**Challenge:**
Reproduce each line of the material precisely.
* Begin Dataset content *
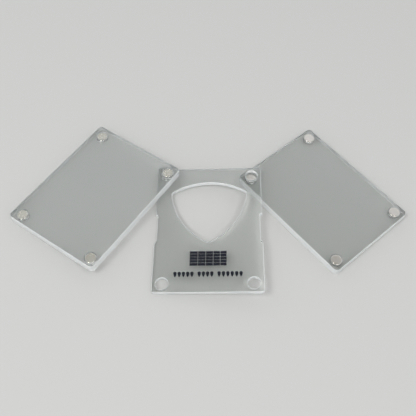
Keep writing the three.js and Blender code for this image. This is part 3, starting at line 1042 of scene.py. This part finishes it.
class PICKHOLDER_OT_stage(bpy.types.Operator):
    """Make the pale floor, the soft studio light and the camera"""

    bl_idname = "pickholder.stage"
    bl_label = "Stage"

    def execute(self, context):
        stage, scene = context.scene.pick_holder_stage, context.scene
        pale_floor(stage)
        scene.world = studio_sky(stage)
        for lamp in LAMPS:
            soft_lamp(*lamp)
        scene.camera = stage_camera(stage)
        scene.view_settings.view_transform = "Standard"
        scene.cycles.max_bounces = CLEAR_BOUNCES
        scene.cycles.transmission_bounces = CLEAR_BOUNCES
        scene.cycles.glossy_bounces = GLOSSY_BOUNCES
        return {"FINISHED"}


class PICKHOLDER_PT_panel(bpy.types.Panel):
    bl_label = "Pick Holder"
    bl_idname = "PICKHOLDER_PT_panel"
    bl_space_type = "VIEW_3D"
    bl_region_type = "UI"
    bl_category = "Pick Holder"

    def draw(self, context):
        for operator in OPERATORS:
            self.layout.operator(operator.bl_idname)


OPERATORS = (
    PICKHOLDER_OT_stage,
    PICKHOLDER_OT_covers,
    PICKHOLDER_OT_middle_plate,
    PICKHOLDER_OT_ink,
    PICKHOLDER_OT_magnets,
    PICKHOLDER_OT_glue,
)
SETTINGS = {
    "pick_holder_plates": PickHolderPlates,
    "pick_holder_marks": PickHolderMarks,
    "pick_holder_magnets": PickHolderMagnets,
    "pick_holder_finish": PickHolderFinish,
    "pick_holder_stage": PickHolderStage,
}
CLASSES = (*SETTINGS.values(), *OPERATORS, PICKHOLDER_PT_panel)


def register():
    """Makes the settings, the operators and the panel known to Blender."""
    for each in CLASSES:
        bpy.utils.register_class(each)
    for name, group in SETTINGS.items():
        setattr(bpy.types.Scene, name, PointerProperty(type=group))


def unregister():
    """Takes them away again."""
    for name in SETTINGS:
        delattr(bpy.types.Scene, name)
    for each in reversed(CLASSES):
        bpy.utils.unregister_class(each)


def main():
    """Makes every piece in order."""
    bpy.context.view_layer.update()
    register()
    bpy.ops.pickholder.stage()
    bpy.ops.pickholder.covers()
    bpy.ops.pickholder.middle_plate()
    bpy.ops.pickholder.ink()
    bpy.ops.pickholder.magnets()
    bpy.ops.pickholder.glue()


if __name__ == "__main__":
    main()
* End Dataset content *
**Exercise response:**
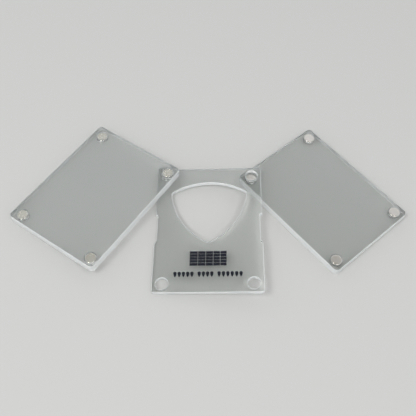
Keep writing the three.js and Blender code for this image. This is part 3, starting at line 1042 of scene.py. This part finishes it.
class PICKHOLDER_OT_stage(bpy.types.Operator):
    """Make the pale floor, the soft studio light and the camera"""

    bl_idname = "pickholder.stage"
    bl_label = "Stage"

    def execute(self, context):
        stage, scene = context.scene.pick_holder_stage, context.scene
        pale_floor(stage)
        scene.world = studio_sky(stage)
        for lamp in LAMPS:
            soft_lamp(*lamp)
        scene.camera = stage_camera(stage)
        scene.view_settings.view_transform = "Standard"
        scene.cycles.max_bounces = CLEAR_BOUNCES
        scene.cycles.transmission_bounces = CLEAR_BOUNCES
        scene.cycles.glossy_bounces = GLOSSY_BOUNCES
        return {"FINISHED"}


class PICKHOLDER_PT_panel(bpy.types.Panel):
    bl_label = "Pick Holder"
    bl_idname = "PICKHOLDER_PT_panel"
    bl_space_type = "VIEW_3D"
    bl_region_type = "UI"
    bl_category = "Pick Holder"

    def draw(self, context):
        for operator in OPERATORS:
            self.layout.operator(operator.bl_idname)


OPERATORS = (
    PICKHOLDER_OT_stage,
    PICKHOLDER_OT_covers,
    PICKHOLDER_OT_middle_plate,
    PICKHOLDER_OT_ink,
    PICKHOLDER_OT_magnets,
    PICKHOLDER_OT_glue,
)
SETTINGS = {
    "pick_holder_plates": PickHolderPlates,
    "pick_holder_marks": PickHolderMarks,
    "pick_holder_magnets": PickHolderMagnets,
    "pick_holder_finish": PickHolderFinish,
    "pick_holder_stage": PickHolderStage,
}
CLASSES = (*SETTINGS.values(), *OPERATORS, PICKHOLDER_PT_panel)


def register():
    """Makes the settings, the operators and the panel known to Blender."""
    for each in CLASSES:
        bpy.utils.register_class(each)
    for name, group in SETTINGS.items():
        setattr(bpy.types.Scene, name, PointerProperty(type=group))


def unregister():
    """Takes them away again."""
    for name in SETTINGS:
        delattr(bpy.types.Scene, name)
    for each in reversed(CLASSES):
        bpy.utils.unregister_class(each)


def main():
    """Makes every piece in order."""
    bpy.context.view_layer.update()
    register()
    bpy.ops.pickholder.stage()
    bpy.ops.pickholder.covers()
    bpy.ops.pickholder.middle_plate()
    bpy.ops.pickholder.ink()
    bpy.ops.pickholder.magnets()
    bpy.ops.pickholder.glue()


if __name__ == "__main__":
    main()